» **SHORT EXERCISE**
Will you give every entry again exactly as it stands?

[Entries with parts and joints]
--- BEGIN ---
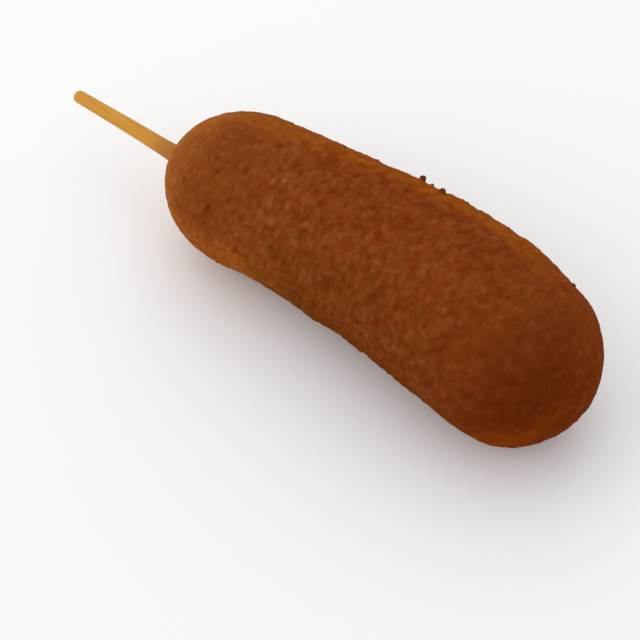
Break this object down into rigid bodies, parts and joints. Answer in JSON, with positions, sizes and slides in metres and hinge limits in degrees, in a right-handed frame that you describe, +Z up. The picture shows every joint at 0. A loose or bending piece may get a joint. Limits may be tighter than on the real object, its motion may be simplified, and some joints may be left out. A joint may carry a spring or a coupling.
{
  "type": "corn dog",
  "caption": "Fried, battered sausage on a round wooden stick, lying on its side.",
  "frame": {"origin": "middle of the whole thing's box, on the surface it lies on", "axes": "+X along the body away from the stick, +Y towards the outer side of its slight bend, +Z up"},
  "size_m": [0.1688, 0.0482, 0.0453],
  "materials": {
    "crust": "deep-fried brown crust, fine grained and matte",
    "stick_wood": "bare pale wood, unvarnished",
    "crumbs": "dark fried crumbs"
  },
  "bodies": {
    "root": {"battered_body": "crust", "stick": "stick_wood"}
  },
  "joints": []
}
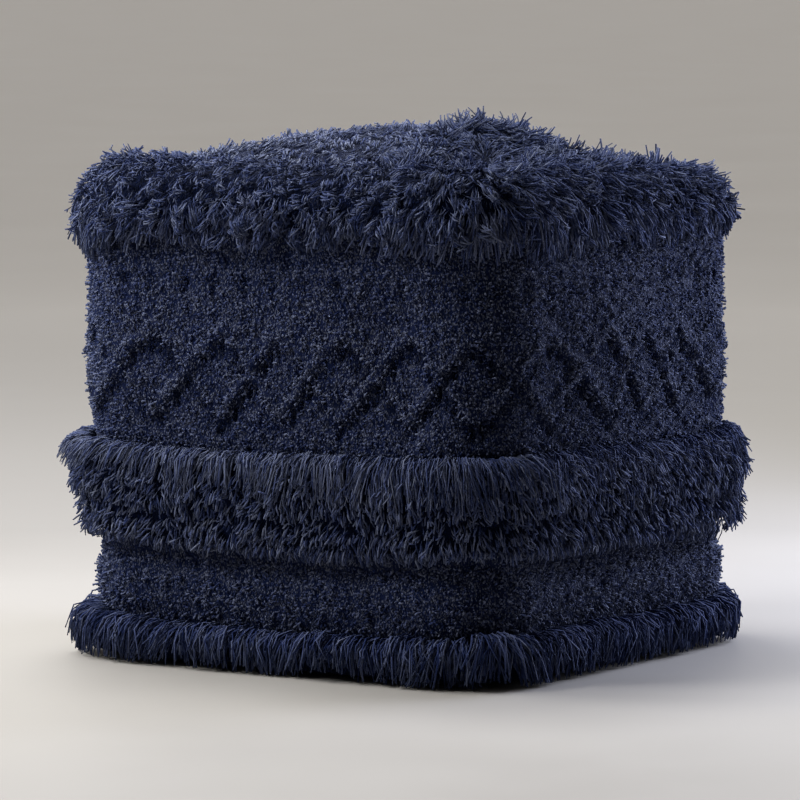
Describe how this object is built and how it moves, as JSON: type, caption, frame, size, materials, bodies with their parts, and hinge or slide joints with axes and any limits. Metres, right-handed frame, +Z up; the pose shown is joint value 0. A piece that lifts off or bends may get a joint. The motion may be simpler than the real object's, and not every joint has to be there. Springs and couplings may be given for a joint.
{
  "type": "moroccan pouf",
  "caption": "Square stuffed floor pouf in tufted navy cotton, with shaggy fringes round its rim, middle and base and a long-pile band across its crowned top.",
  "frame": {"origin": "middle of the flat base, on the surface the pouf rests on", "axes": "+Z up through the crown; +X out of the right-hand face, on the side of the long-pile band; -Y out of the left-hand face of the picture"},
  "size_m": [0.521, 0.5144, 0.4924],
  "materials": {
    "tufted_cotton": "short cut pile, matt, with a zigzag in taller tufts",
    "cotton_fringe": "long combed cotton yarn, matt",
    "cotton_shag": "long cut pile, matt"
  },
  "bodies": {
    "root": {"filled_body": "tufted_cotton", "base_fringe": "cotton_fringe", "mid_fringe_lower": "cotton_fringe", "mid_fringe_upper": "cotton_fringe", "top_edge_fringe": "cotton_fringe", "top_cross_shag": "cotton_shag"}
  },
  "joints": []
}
--- END ---
» **PROBLEM SOLUTION**
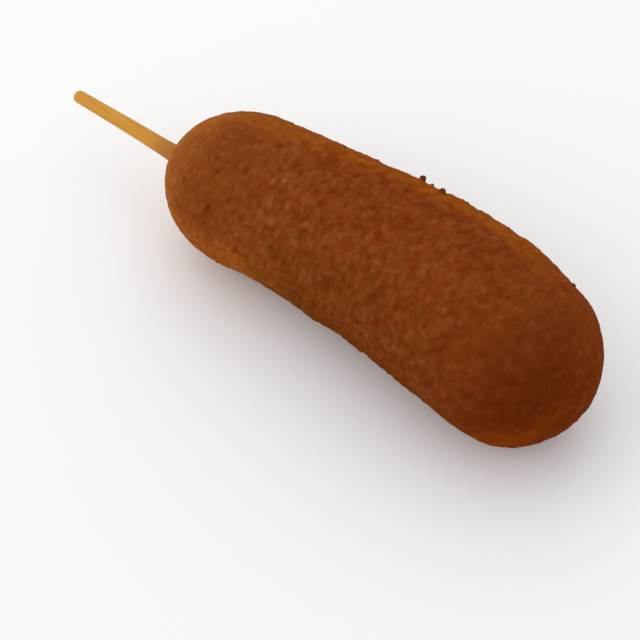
Break this object down into rigid bodies, parts and joints. Answer in JSON, with positions, sizes and slides in metres and hinge limits in degrees, in a right-handed frame that you describe, +Z up. The picture shows every joint at 0. A loose or bending piece may get a joint. Limits may be tighter than on the real object, its motion may be simplified, and some joints may be left out. A joint may carry a spring or a coupling.
{
  "type": "corn dog",
  "caption": "Fried, battered sausage on a round wooden stick, lying on its side.",
  "frame": {"origin": "middle of the whole thing's box, on the surface it lies on", "axes": "+X along the body away from the stick, +Y towards the outer side of its slight bend, +Z up"},
  "size_m": [0.1688, 0.0482, 0.0453],
  "materials": {
    "crust": "deep-fried brown crust, fine grained and matte",
    "stick_wood": "bare pale wood, unvarnished",
    "crumbs": "dark fried crumbs"
  },
  "bodies": {
    "root": {"battered_body": "crust", "stick": "stick_wood"}
  },
  "joints": []
}
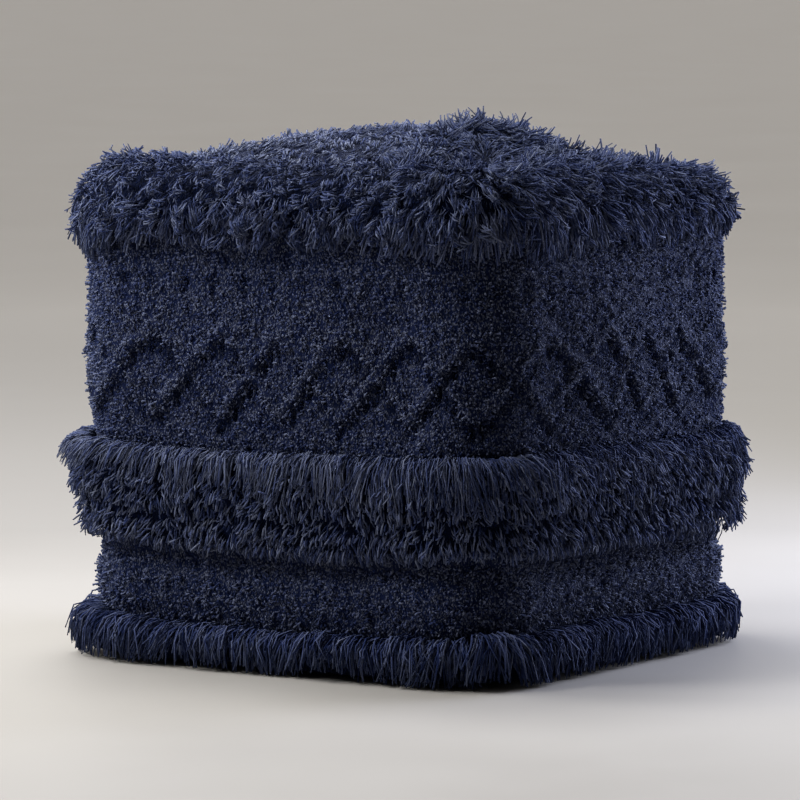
Describe how this object is built and how it moves, as JSON: type, caption, frame, size, materials, bodies with their parts, and hinge or slide joints with axes and any limits. Metres, right-handed frame, +Z up; the pose shown is joint value 0. A piece that lifts off or bends may get a joint. The motion may be simpler than the real object's, and not every joint has to be there. Springs and couplings may be given for a joint.
{
  "type": "moroccan pouf",
  "caption": "Square stuffed floor pouf in tufted navy cotton, with shaggy fringes round its rim, middle and base and a long-pile band across its crowned top.",
  "frame": {"origin": "middle of the flat base, on the surface the pouf rests on", "axes": "+Z up through the crown; +X out of the right-hand face, on the side of the long-pile band; -Y out of the left-hand face of the picture"},
  "size_m": [0.521, 0.5144, 0.4924],
  "materials": {
    "tufted_cotton": "short cut pile, matt, with a zigzag in taller tufts",
    "cotton_fringe": "long combed cotton yarn, matt",
    "cotton_shag": "long cut pile, matt"
  },
  "bodies": {
    "root": {"filled_body": "tufted_cotton", "base_fringe": "cotton_fringe", "mid_fringe_lower": "cotton_fringe", "mid_fringe_upper": "cotton_fringe", "top_edge_fringe": "cotton_fringe", "top_cross_shag": "cotton_shag"}
  },
  "joints": []
}